I've often wondered whether my lost, scribbled-over, broken-backed copies of Keynes still exist. If they do, I suggest that I and their possessors should meet. The sort of Keynesian venue I have in mind is not a gathering of economists and power brokers but a scarred piece of earth in some not-favoured part of the world. Here we might discuss not such tedious matters as "the marginal propensity to consume", nor the niceties of "demand management" (questions that probably bored Keynes even as he formulated them) but what, exactly, capitalism is for, and whether, as Keynes periodically hoped, it could ever be significantly modified or superseded.

Never much attracted to the prospect of Utopia, in 1927 Keynes none the less set out to describe the ideal society in an essay entitled Economic Possibilities for our Grandchildren. It would be a hippyish post-Bloomsbury place where no one worked too hard and people would be able to value today over tomorrow, the good over the useful. "We shall honour those who can tell us how to pluck the hour virtually and well, the delightful people who are capable of taking direct enjoyment in things," he said, less than wholly convincingly, concluding meanwhile, "we must go on pretending that fair is foul and foul is fair."

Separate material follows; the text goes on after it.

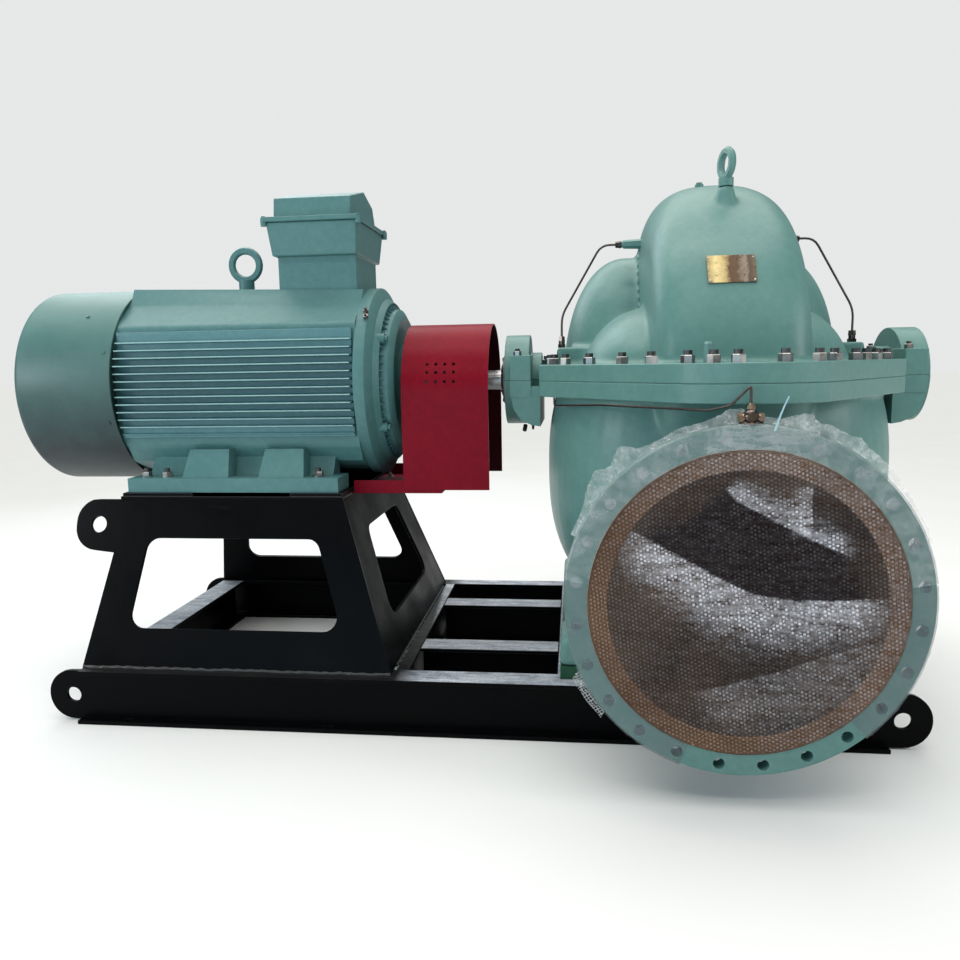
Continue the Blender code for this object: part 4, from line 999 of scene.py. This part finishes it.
# Bearings
# Cast housings split at the shaft like the casing, their caps held on the ears by two bolts. A dark
# ring cover closes the drive end, and a plate with six screws the outer end.

def screw_ring(name, x, radius, way, finish):
    """Six small screws on a circle about the shaft."""
    heads = [
        hex_nut(
            off_shaft(x, radius, degrees), (way, 0, 0), 0.013, 0.0055, 0.003, 0.0008,
            math.radians(degrees),
        ) for degrees in range(30, 390, 60)
    ]
    show(name, together(*heads), finish, stud_black, smooth=25)


for node in (
    "drive_bearing_housing", "drive_bearing_cap", "outer_bearing_housing", "outer_bearing_cap",
):
    finished(node, pump_paint, radius=0.003, segments=3)
COVER_SEAT, END_SEAT = 0.1497, 1.5280
cover = turned([
    (0.039, 0.0), (0.039, -0.020), (0.052, -0.020), (0.055, -0.0185), (0.060, -0.0125),
    (0.072, -0.0125), (0.083, -0.0125), (0.085, -0.0105), (0.085, 0.0),
], (COVER_SEAT, 0, SHAFT_Z), "X", 64)
show("drive_ring_cover", cover, dark_iron, replaced=["drive_bearing_cover"])
screw_ring("ring_cover_screws", COVER_SEAT - 0.0125, 0.072, -1, stud_black)
bolts = []
for x in (0.1975, 1.4510):
    for side in (-1, 1):
        place = (x, side * 0.170, SHAFT_Z + 0.084)
        bolts.append(hex_nut(place, (0, 0, 1), 0.024, 0.015, 0.008, 0.008, 0.4 + side))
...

Within the wealthy bubble bohemias of Carmel or Notting Hill, in any High or Main Street, you can find hour-plucking aplenty, though not of course in the workers' barracks of Guangdong Province or the Hoovervilles of Johannesburg. But the shoppers of the West are going home, emptying the world's malls. I learn from CNN that nine out of 10 workers in America are kept awake by anxiety in relation to economic upheavals. We'll survive as long as the planet allows – because as Keynes ruefully acknowledged, raw capitalism is tenacious, filled with animal spirits. So we will continue to pretend that foul is fair. It is even more difficult now to imagine capitalism vanishing than it was in Keynes' day. But I suspect that this wouldn't have surprised, or excessively bothered him.

"We do not know what the future will bring," he said, "except that it will be different from any future we could predict." Whereas others might have despaired at so much uncertainty, Keynes, happily for the rest of us, rejoiced. And that is why we still need the real Keynes, not for the obsolete doctrine, which we can safely discard, but as the sceptic and visionary he was.